Integration Architecture Test

Ask: "What systems need to integrate?"

Inexperienced: "Just your ERP."

Experienced: Identifies ERP, accounting (QuickBooks/NetSuite), CRM (Salesforce/HubSpot), PIM (if complex catalog), WMS (if separate), 3PL (if outsourced). Asks which systems you use, proposes architecture diagram.

Follow-up: "How do you ensure data consistency?"

Answer: Master data strategy (source of truth per data type), sync frequency, conflict resolution, reconciliation workflows, error logging.

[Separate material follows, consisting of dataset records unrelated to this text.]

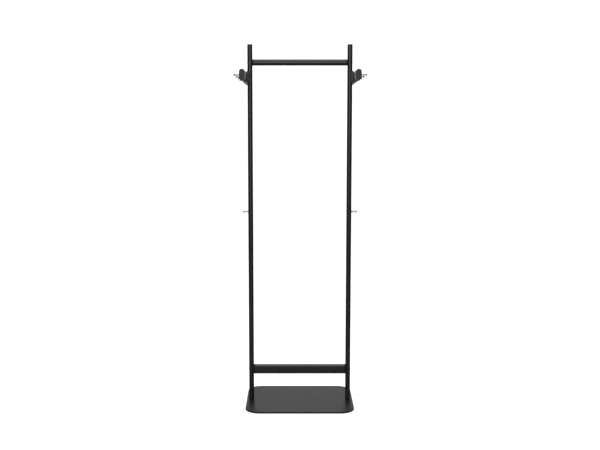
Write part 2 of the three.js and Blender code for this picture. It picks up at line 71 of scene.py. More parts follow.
# ---------------------------------------------------------------- shapes

def box(node):
    """A node's lowest corner, highest corner and middle, as arrays."""
    low, high = (np.array(corner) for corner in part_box(node))
    return low, high, (low + high) / 2


def outline(width, height, corner, inset=0.0, steps=8, flats=1):
    """A rectangle with round corners, less an inset all round, as points that go anticlockwise.

    Each corner is a quarter circle about a point that lies one corner radius in from both sides,
    and each straight side is cut into equal flats. A circle is the case where both sides are
    twice the radius, and a flat oval the case where only the shorter side is. Where a size is a
    list, there is one ring of points for each value.
    """
    width, height, corner, inset = (
        np.asarray(size, float).reshape(-1, 1, 1) for size in (width, height, corner, inset)
    )
    radius = np.maximum(corner - inset, 0)
    quarter = np.arange(4)[:, None]
    angle = (quarter + np.linspace(0, 1, steps)) * (math.pi / 2)
    side = np.sign(np.cos((quarter + 0.5) * (math.pi / 2)))
    level = np.sign(np.sin((quarter + 0.5) * (math.pi / 2)))
    x = side * (width / 2 - inset - radius) + radius * np.cos(angle)
    y = level * (height / 2 - inset - radius) + radius * np.sin(angle)
    corners = np.stack(np.broadcast_arrays(x, y), -1)
    start = corners[:, :, -1:]
    end = np.roll(corners, -1, axis=1)[:, :, :1]
    between = start + (end - start) * (np.arange(1, flats) / flats)[:, None]
    return np.concatenate([corners, between], 2).reshape(corners.shape[0], -1, 2)


def stacked(sections, places):
    """Flat rings, each lifted to its own place on the Z axis."""
    places = np.broadcast_to(np.asarray(places, float)[:, None, None], sections.shape[:2] + (1,))
    return np.concatenate([sections, places], -1)


def rounded_bar(start, end, edge, steps=5):
    """(inset, place) pairs of a bar whose two end edges are quarter circles of radius edge.

    A narrow rim inside each flat end and a narrow band on the side keep both flat in shading.
    """
    turn = np.linspace(0, math.pi / 2, steps)
    inset = np.r_[edge * 1.6, edge * (1 - np.sin(turn)), 0]
    depth = np.r_[0, edge * (1 - np.cos(turn)), edge * 1.6]
    return np.r_[inset, inset[::-1]], np.r_[start + depth, end - depth[::-1]]


def laid(rings, axis, origin, sign=1):
    """Rings made about Z, laid along another axis, from an origin.

    The three axes change places in turn, and sign -1 adds half a turn about Z, so no surface
    is turned inside out.
    """
    rings = np.roll(rings, "zxy".index(axis), axis=-1)
    return rings * np.array([sign, sign, 1]) + np.asarray(origin)


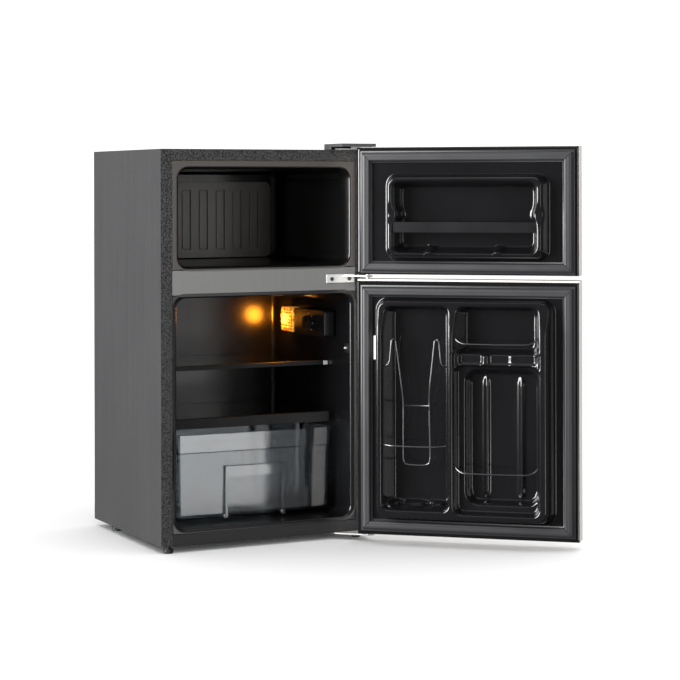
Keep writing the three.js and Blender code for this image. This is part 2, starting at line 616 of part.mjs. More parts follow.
function drawer() {
  const back = HUMP_Y - DRAWER_BACK_GAP;
  const bottom = FRIDGE_FLOOR + DRAWER_FLOOR_RISE;
  const step = DRAWER_TOP_Z - DRAWER_BAND;
  const at = (z, inset, r) => ({
    z, x0: -SHELF_HALF + inset, x1: SHELF_HALF - inset, y0: DRAWER_FRONT_Y + inset, y1: back - inset, r,
  });
  const outer = draftedAlongZ([at(bottom, 7, 12), at(step, 3, 14), at(step + 1, 0, 15),
    at(DRAWER_TOP_Z, 0, 15)]);
  const inner = draftedAlongZ([at(bottom + DRAWER_WALL, 7, 12), at(step, 3, 14), at(step + 1, 0, 15),
    at(DRAWER_TOP_Z + 1, 0, 15)], -DRAWER_WALL);
  const ribPitch = 2 * (SHELF_HALF - DRAWER_RIB_MARGIN) / (DRAWER_RIBS - 1);
  const ribs = Array.from({ length: DRAWER_RIBS }, (_, i) => {
    const x = -SHELF_HALF + DRAWER_RIB_MARGIN + i * ribPitch;
    return block(x - 1.5, x + 1.5, back - DRAWER_WALL - 10, back - 3.5, bottom + 1, step - 4);
  });
  const front = DRAWER_FRONT_Y + 3;
  const half = DRAWER_HANDLE_HALF;
  const pullTop = DRAWER_TOP_Z - DRAWER_HANDLE_DROP;
  const pull = cut(
    block(-half, half, front - 6, front + 5, bottom, pullTop),
    block(-half + 5, half - 5, front - 7, front + 6, bottom - 1, pullTop - 23),
    inner,
  );
  const length = back - DRAWER_FRONT_Y;
  const [slotRow, slotHalf] = [length * 0.194, length * 0.121];
  const slotPitch = 2 * (SHELF_HALF - DRAWER_SLOT_MARGIN) / (DRAWER_SLOTS - 1);
  const slots = both((row) => Array.from({ length: DRAWER_SLOTS }, (_, i) => {
    const x = -SHELF_HALF + DRAWER_SLOT_MARGIN + i * slotPitch;
    const y = (DRAWER_FRONT_Y + back) / 2 + row * slotRow;
    return block(x - 2.5, x + 2.5, y - slotHalf, y + slotHalf, bottom - 1, bottom + DRAWER_WALL + 1);
  })).flat();
  return cut(join(cut(outer, inner), ...ribs, pull), ...slots);
}

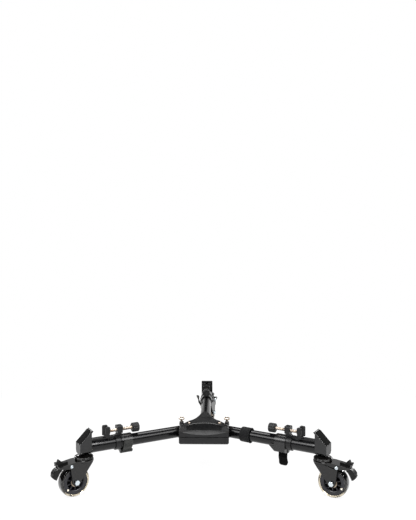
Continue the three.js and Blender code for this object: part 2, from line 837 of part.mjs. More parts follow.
// Band, stem and threaded boss of the foot clamp, with the saddle that the foot stands on.
function clampPost() {
  const bore = outerTubeRadius + seatGap;
  const bossTop = screwAxis + bossHeight - bossHeight / 2 + screwAboveBoss / 4;
  const bossStart = stemMiddle - bossLength / 2;
  const halfBoss = bossWidth / 2;
  const bossOutline = rounded([
    [-halfBoss, bossTop - bossHeight, bossCorner],
    [halfBoss, bossTop - bossHeight, bossCorner],
    [halfBoss, bossTop, bossCorner],
    [-halfBoss, bossTop, bossCorner],
  ]);
  const stemEnd = stemStart + stemLength;
  const halfStem = stemWidth / 2;
  const halfSaddle = saddleWidth / 2;
  const stem = block(stemStart, stemEnd, -halfStem, halfStem, axisHeight, bossTop - bossHeight / 2);
  const saddleEnd = bracketStart - seatGap;
  const saddle = block(stemStart, saddleEnd, -halfSaddle, halfSaddle, axisHeight, saddleTop);
  const padStart = jawStart() + jawThickness + seatPadFromJaw;
  const pad = block(padStart, saddleEnd, -halfSaddle, halfSaddle, axisHeight, saddleTop + seatPadRise);
  const gusset = sideways(
    [
      [stemEnd, saddleTop - saddleRise],
      [stemEnd + gussetLength, saddleTop],
      [stemEnd + gussetLength / 3, saddleTop + gussetRise / 3],
      [stemEnd, saddleTop + gussetRise],
      [stemEnd - stemLength / 2, saddleTop + gussetRise],
      [stemEnd - stemLength / 2, saddleTop - saddleRise],
    ],
    stemWidth,
  );
  const band = rodAlongX(bore + bandWall, bandStart, bandStart + bandLength, axisHeight);
  const bossEnd = bossStart + bossLength;
  const boss = lengthways(bossOutline, bossStart, bossEnd);
  const before = stemStart - cutOverrun;
  const collarRoom = collarStart + collarLength + seatGap;
  return cut(
    join(band, boss, stem, saddle, pad, gusset),
    rodAlongX(bore, before, bracketStart + cutOverrun, axisHeight),
    rodAlongX(bore + collarWall + seatGap, before, collarRoom, axisHeight),
    screwHole(bossStart - cutOverrun, bossEnd + cutOverrun),
    block(before, bandStart, -bossWidth, bossWidth, hubBottom - cutOverrun, axisHeight),
    block(bandStart + bandLength, bracketStart, -bossWidth, bossWidth, hubBottom - cutOverrun, axisHeight),
  );
}

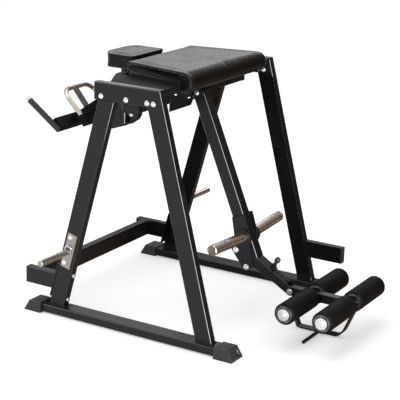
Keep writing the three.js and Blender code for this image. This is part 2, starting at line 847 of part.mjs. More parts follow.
const loopBarMid = loopBarTop.clone().addScaledVector(armUp, -loopBarHeight / 2);
const loopBar = bar(
  loopBarMid.clone().setY(-loopBarHalf), loopBarMid.clone().setY(loopBarHalf), armUp,
  loopBarDepth, loopBarHeight, tubeCorner / 2,
);
add("loop_bar", loopBar, black);
const loopTilt = THREE.MathUtils.degToRad(loopTiltDegrees);
const loopUp = vec(-Math.cos(loopTilt), 0, Math.sin(loopTilt));
const loopOut = vec(Math.sin(loopTilt), 0, Math.cos(loopTilt));
const loopBase = barCentre.clone().addScaledVector(loopOut, loopOffset);
const loopAt = (u, y) => loopBase.clone().addScaledVector(loopUp, u).setY(y);
const bendRun = loopTop - loopBend;
const bendHalf = loopHalf - loopBend;
const loopLine = [loopAt(loopFoot, -loopHalf), loopAt(bendRun, -loopHalf)];
for (let i = 1; i < 8; i += 1) {
  const angle = (Math.PI / 2) * (i / 8);
  loopLine.push(loopAt(bendRun + loopBend * Math.sin(angle), -bendHalf - loopBend * Math.cos(angle)));
}
loopLine.push(loopAt(loopTop, -bendHalf));
const loopBack = loopLine.map((p) => vec(p.x, -p.y, p.z)).reverse();
const loopAll = [...loopLine, ...loopBack];

// The round section is laid on at each bend of the path, so the straight runs take one step each
function pipe(points, radius, around) {
  const unit = points.map((p, i) => {
    const before = points[Math.max(i - 1, 0)];
    const after = points[Math.min(i + 1, points.length - 1)];
    return after.clone().sub(before).normalize();
  });
  const curve = new THREE.Curve();
  curve.getPoint = (t, target = new THREE.Vector3()) => {
    const at = Math.min(t, 1) * (points.length - 1);
    const i = Math.min(Math.floor(at), points.length - 2);
    return target.copy(points[i]).lerp(points[i + 1], at - i);
  };
  curve.getPointAt = curve.getPoint;
  curve.getTangent = (t, target = new THREE.Vector3()) =>
    target.copy(unit[Math.round(Math.min(t, 1) * (points.length - 1))]);
  curve.getTangentAt = curve.getTangent;
  const shape = new THREE.Shape();
  shape.absarc(0, 0, radius, 0, Math.PI * 2);
  return solid(new THREE.ExtrudeGeometry(shape, {
    steps: points.length - 1,
    extrudePath: curve,
    curveSegments: around / 2,
  }));
}
const loopTube = pipe(loopAll, loopRadius, 16);
const loopCut = loopBarTop.clone().addScaledVector(armUp, fitGap);
add("handle_loop", keep(loopTube, armUp, loopCut), chrome, 0.9, 0.25);

// Pendulum tube with its turned hub end
const hubPoint = vec(hubX, 0, hubZ);
const swing = hubPoint.clone().sub(pivotPoint).normalize();
const swingLength = hubPoint.distanceTo(pivotPoint);
const armSlope = THREE.MathUtils.degToRad(armSlopeDegrees);
const reachWay = vec(Math.cos(armSlope), 0, -Math.sin(armSlope));
const reachUp = vec(Math.sin(armSlope), 0, Math.cos(armSlope));
const armAxis = vec(armAxisX, 0, armAxisZ);
const armTop = armAxis.clone().addScaledVector(reachUp, armSleeveHeight / 2 + fitGap);
const tubeEnd = pivotPoint.clone().addScaledVector(swing, swingLength * 1.4);
let pendulum = bar(pivotPoint, tubeEnd, acrossY, pendulumSide, pendulumSide, tubeCorner);
const hubCylinder = rod(
  vec(pivotX, -pendulumSide / 2, pivotZ), vec(pivotX, pendulumSide / 2, pivotZ),
  pendulumSide / 2 - fitGap, 32,
);
pendulum = pendulum.add(hubCylinder);
const hollowStart = pivotPoint.clone().addScaledVector(swing, pendulumSide / 2 + tubeWall);
const hollowEnd = tubeEnd.clone().addScaledVector(swing, tubeWall);
const hollowSide = pendulumSide - tubeWall * 2;
pendulum = pendulum.subtract(bar(hollowStart, hollowEnd, acrossY, hollowSide, hollowSide, tubeCorner / 2));
pendulum = keep(pendulum.subtract(throughBore), reachUp, armTop);
add("pendulum_tube", pendulum, black);

// Side plates with the sleeve flanges, and the weight sleeves
const plateInner = pendulumSide / 2 + fitGap;
const plateOuter = plateInner + plateThickness;
const platePoints = plateShares.map(([a, b]) => [
  plateLeft + a * plateWidth,
  plateBottom + b * plateHeight,
]);
const flangeOuter = plateOuter + sleeveFlangeHeight;
const flangeRun = sleeveFlangeHeight + plateThickness / 2;
for (const [side, s] of [["near", -1], ["far", 1]]) {
  const y0 = s > 0 ? plateInner : -plateOuter;
  let plate = slab(outline([...platePoints].reverse()), y0, y0 + plateThickness);
  const flangeRoot = vec(hubX, s * (flangeOuter - flangeRun), hubZ);
  const flange = turned(flangeRoot, vec(hubX, s * flangeOuter, hubZ), [
    [0, 0], [sleeveFlangeRadius, 0], [sleeveFlangeRadius, flangeRun], [0, flangeRun],
  ], 36);
  plate = plate.add(flange);
  add("side_plate_" + side, plate, black);
  const end = vec(sleeveEndX, s * sleeveEndY, sleeveEndZ);
  const root = vec(hubX, 0, hubZ);
  const length = end.distanceTo(root);
  const mouthRadius = sleeveRadius - sleeveWall - sleeveChamfer;
  const sleeveFloor = length - sleeveChamfer;
  const sleeve = turned(root, end, [
    [0, 0], [sleeveRadius, 0], [sleeveRadius, sleeveFloor], [sleeveRadius - sleeveChamfer, length],
    [mouthRadius, length], [mouthRadius, sleeveFloor], [0, sleeveFloor],
  ], 32);
  const sleeveStart = vec(0, s * (flangeOuter + fitGap), 0);
  add("weight_sleeve_" + side, keep(sleeve, vec(0, s, 0), sleeveStart), chrome, 0.9, 0.3);
}

// Sleeve of the leg arm, with the spring pin's housing
const along = (t, n = 0) => armAxis.clone().addScaledVector(reachWay, t).addScaledVector(reachUp, n);
const lockFoot = along(lockRun);
const lockHead = along(lockRun, cutReach / 4);
const lockBore = rod(lockFoot, lockHead, lockHoleRadius, 16);
const armSleeve = bar(
  along(-armSleeveBack), along(armSleeveFront), reachUp,
  pendulumSide, armSleeveHeight, tubeCorner, armSleeveWall,
).subtract(lockBore);
add("arm_sleeve", armSleeve, black);
const housing = rod(
  along(lockRun, armSleeveHeight / 2 + fitGap), along(lockRun, armSleeveHeight / 2 + housingHeight),
  housingRadius,
).subtract(lockBore);
add("pin_housing", housing, black);
const pinFoot = armSleeveHeight / 2 - lockPinDip;
const pinNeck = lockPinDip + housingHeight + fitGap;
const pinShoulder = lockPinDip + knobBottom;
const springPin = turned(along(lockRun, pinFoot), along(lockRun, pinFoot + knobHeight), [
  [0, 0], [lockPinRadius, 0], [lockPinRadius, pinNeck],
  [knobNeckRadius, pinNeck], [knobNeckRadius, pinShoulder],
  [knobRadius, pinShoulder + fitGap], [knobRadius, pinShoulder + knobHeight * knobTaper],
  [knobRadius * knobTaper, pinShoulder + knobHeight], [0, pinShoulder + knobHeight],
]);
add("spring_pin", springPin, black, 0.1, 0.5);

// Leg arm: an open tube ending in two ears
const innerWide = pendulumSide - (armSleeveWall + slideGap) * 2;
const innerTall = armSleeveHeight - (armSleeveWall + slideGap) * 2;
let legArm = bar(along(-armTail), along(earReach), reachUp, innerWide, innerTall, tubeCorner / 2);
const earTip = along(earReach);
legArm = legArm.add(rod(
  earTip.clone().setY(-innerWide / 2), earTip.clone().setY(innerWide / 2), earRadius, 32,
));
const legBore = bar(
  along(-armTail - armInnerWall), along(armMouth + armInnerWall), reachUp,
  innerWide - armInnerWall * 2, innerTall - armInnerWall * 2, tubeCorner / 3,
);
const mouth = bar(
  along(armMouth), along(earReach + innerTall), reachUp,
  innerWide - armInnerWall * 2, innerTall * 2, tubeCorner / 3,
);
legArm = legArm.subtract(legBore).subtract(mouth);
for (const step of [0, 1, 2, 3]) {
  const t = lockRun + lockPitch * step;
  legArm = legArm.subtract(rod(along(t), along(t, innerTall), lockHoleRadius, 16));
}
const earBore = rod(
  earTip.clone().setY(-innerWide), earTip.clone().setY(innerWide), lowerPinRadius + fitGap,
);
add("leg_arm", legArm.subtract(earBore), black);

// Lower pivot pin
const lowerInner = innerWide / 2 + fitGap;
const lowerStack = lowerHeadHeight + washerThickness;
const lowerEnd = lowerInner + lowerStack;
const lowerWhole = lowerEnd * 2;
const lowerPin = turned(earTip.clone().setY(-lowerEnd), earTip.clone().setY(lowerEnd), [
  [0, 0], [lowerHeadRadius, 0], [lowerHeadRadius, lowerHeadHeight],
  [lowerWasherRadius, lowerHeadHeight], [lowerWasherRadius, lowerStack], [lowerPinRadius, lowerStack],
  [lowerPinRadius, lowerWhole - lowerStack], [lowerWasherRadius, lowerWhole - lowerStack],
  [lowerWasherRadius, lowerWhole - lowerHeadHeight], [lowerHeadRadius, lowerWhole - lowerHeadHeight],
  [lowerHeadRadius, lowerWhole], [0, lowerWhole],
]);
add("lower_pivot_pin", lowerPin, zinc, 0.9, 0.3);

// Roller frame
const barShape = new THREE.Shape();
const barRound = rollerBarHeight / 2;
barShape.moveTo(earTip.x, earTip.z - barRound);
barShape.lineTo(rollerBarEnd, axleHeight - barRound);
barShape.lineTo(rollerBarEnd, axleHeight + barRound);
barShape.lineTo(earTip.x, earTip.z + barRound);
barShape.absarc(earTip.x, earTip.z, barRound, Math.PI / 2, Math.PI * 1.5);
let rollerBar = slab(barShape, -rollerBarHalf, rollerBarHalf, 14).subtract(earBore);
const discEnd = rollerOuter + ringThickness + fitGap + discThickness;
for (const [place, x] of [["left", axleLeftX], ["right", axleRightX]]) {
  const low = vec(x, -discEnd - nutHeight, axleHeight);
  const high = vec(x, discEnd + nutHeight, axleHeight);
  const whole = (discEnd + nutHeight) * 2;
  rollerBar = rollerBar.subtract(rod(low, high, axleRadius + fitGap));
  const axle = turned(low, high, [
    [0, 0], [nutRadius, 0], [nutRadius, nutHeight], [discRadius, nutHeight],
    [discRadius, nutHeight + discThickness], [axleRadius, nutHeight + discThickness],
    [axleRadius, whole - nutHeight - discThickness], [discRadius, whole - nutHeight - discThickness],
    [discRadius, whole - nutHeight], [nutRadius, whole - nutHeight], [nutRadius, whole], [0, whole],
  ], 32);
  add("axle_" + place, axle, zinc, 0.9, 0.3);
  for (const [side, s] of [["near", -1], ["far", 1]]) {
    const bore = axleRadius + fitGap;
    const long = rollerOuter - rollerInner;
    const lip = rollerEdge * rollerEdgeShare;
    const roller = turned(vec(x, s * rollerInner, axleHeight), vec(x, s * rollerOuter, axleHeight), [
      [bore, 0], [rollerRadius - rollerEdge, 0], [rollerRadius - lip, lip],
      [rollerRadius, rollerEdge], [rollerRadius, long - rollerEdge],
      [rollerRadius - lip, long - lip], [rollerRadius - rollerEdge, long],
      [ringRadius, long], [ringRadius, long + ringThickness], [bore, long + ringThickness], [bore, 0],
    ], 36);
    add("roller_" + place + "_" + side, roller, leather, 0, 0.75);
  }
}
add("roller_bar", rollerBar, black);

// Foot bar: a bent flat strip below the roller bar, and its cross rod
function strip(points, thickness, bend) {
  const line = [];
  points.forEach((p, i) => {
    const before = points[i - 1];
    const after = points[i + 1];
    if (!before || !after) {
      line.push(new THREE.Vector2(p.x, p.z));
      return;
    }
    const here = new THREE.Vector2(p.x, p.z);
    const a = new THREE.Vector2(before.x, before.z).sub(here).normalize();
    const b = new THREE.Vector2(after.x, after.z).sub(here).normalize();
    const start = here.clone().addScaledVector(a, bend);
    const end = here.clone().addScaledVector(b, bend);
    for (let k = 0; k <= 4; k += 1) {
      const t = k / 4;
      const left = start.clone().lerp(here, t);
      line.push(left.lerp(here.clone().lerp(end, t), t));
    }
  });
  const normals = line.map((p, i) => {
    const before = line[Math.max(i - 1, 0)];
    const after = line[Math.min(i + 1, line.length - 1)];
    const way = after.clone().sub(before).normalize();
    return new THREE.Vector2(-way.y, way.x);
  });
  const left = line.map((p, i) => p.clone().addScaledVector(normals[i], thickness / 2));
  const right = line.map((p, i) => p.clone().addScaledVector(normals[i], -thickness / 2)).reverse();
  return new THREE.Shape([...right, ...left]);
}
const footShape = strip(footBarPoints, footBarThickness, footBarBend / 2);
const underBar = earTip.clone().add(vec(0, 0, -barRound - fitGap));
const barLine = vec(rollerBarEnd - earTip.x, 0, axleHeight - earTip.z);
const underNormal = vec(barLine.z, 0, -barLine.x);
add("foot_bar", keep(slab(footShape, -footBarHalf, footBarHalf), underNormal, underBar), black);
const footRod = rod(
  vec(footRodX, -footBarHalf - fitGap, footRodZ), vec(footRodX, -footBarHalf - footRodReach, footRodZ),
  footRodRadius, 20,
);
add("foot_rod", footRod, black);

// The part stands centred on the origin, with its soles on the ground
group.updateMatrixWorld(true);
const bounds = new THREE.Box3().setFromObject(group);
const middle = bounds.getCenter(new THREE.Vector3());
for (const mesh of group.children) mesh.geometry.translate(-middle.x, -middle.y, -bounds.min.z);

export default group;
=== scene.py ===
"""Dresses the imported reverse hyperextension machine: coats, cushions, rollers, hardware and studio."""

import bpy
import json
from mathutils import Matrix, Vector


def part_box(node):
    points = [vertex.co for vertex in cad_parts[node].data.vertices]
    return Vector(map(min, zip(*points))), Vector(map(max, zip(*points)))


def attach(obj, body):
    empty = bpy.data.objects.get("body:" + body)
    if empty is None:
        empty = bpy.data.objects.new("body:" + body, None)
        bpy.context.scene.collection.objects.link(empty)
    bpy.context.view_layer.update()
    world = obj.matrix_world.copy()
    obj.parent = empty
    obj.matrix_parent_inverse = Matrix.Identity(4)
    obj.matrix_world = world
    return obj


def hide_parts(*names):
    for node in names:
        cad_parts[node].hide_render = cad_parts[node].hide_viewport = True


bl_info = {
    "name": "Reverse Hyperextension Machine",
    "version": (1, 0, 0),
    "blender": (4, 5, 0),
    "location": "View3D > Sidebar > Bench",
    "description": "Builds the finished look of a reverse hyperextension machine around its frame",
    "category": "Add Mesh",
}

import json
import math

import bmesh
import bpy
import numpy as np
from bpy.props import FloatProperty, FloatVectorProperty, IntProperty, PointerProperty
from mathutils import Matrix

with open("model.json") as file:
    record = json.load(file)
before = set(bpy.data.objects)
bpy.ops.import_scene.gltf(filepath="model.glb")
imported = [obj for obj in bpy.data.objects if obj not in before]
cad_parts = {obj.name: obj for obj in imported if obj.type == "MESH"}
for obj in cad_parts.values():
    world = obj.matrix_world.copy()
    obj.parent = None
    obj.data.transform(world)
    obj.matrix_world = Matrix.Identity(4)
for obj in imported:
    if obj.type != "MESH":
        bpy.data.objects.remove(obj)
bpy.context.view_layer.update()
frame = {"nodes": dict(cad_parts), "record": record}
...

See Shopify ERP Integration.

Pricing and Engagement Red Flags vs Green Flags

Red flags:

  • Fixed price without discovery
  • Development only, no ongoing support
  • Single generalist ("I'll handle everything")

Green flags:

  • Discovery phase (2-4 weeks) before quoting
  • Phased implementation (MVP then iterations)
  • Retainer/support packages post-launch
  • Specialized team (PM, Shopify dev, integration specialist, UX designer, QA)

Reference Check Questions

Ask their B2B manufacturing clients:

  1. "What industry are you in?" (Confirm B2B, not DTC)
  2. "What integrations did they build?" (Verify ERP/accounting success)
  3. "How did they handle unexpected challenges?"
  4. "Would you hire them again?"
  5. "What would you change about the engagement?"

The Pilot Project Approach

Proposal: "Build one critical workflow before committing."

Example: "Customer-specific pricing for top 10 customers, inventory sync for 100 SKUs, Net 30 payments. 4 weeks."

Tests: Technical competence, communication, problem-solving, code quality, project management.

Limited risk if pilot fails.

What You Need to Know

Evaluate agencies using different criteria than consumer ecommerce. Look for manufacturing portfolio work, ERP experience, and Shopify B2B feature knowledge.

Ask the 6 questions in this guide. Watch for red flags (fast timelines, custom-first, poor communication) and green flags (discovery process, specialized team, support packages).

Request reference checks from B2B clients. Consider pilot projects before full builds.

The right agency asks about your ERP before showing designs. They know Shopify's constraints and work within them, not against them.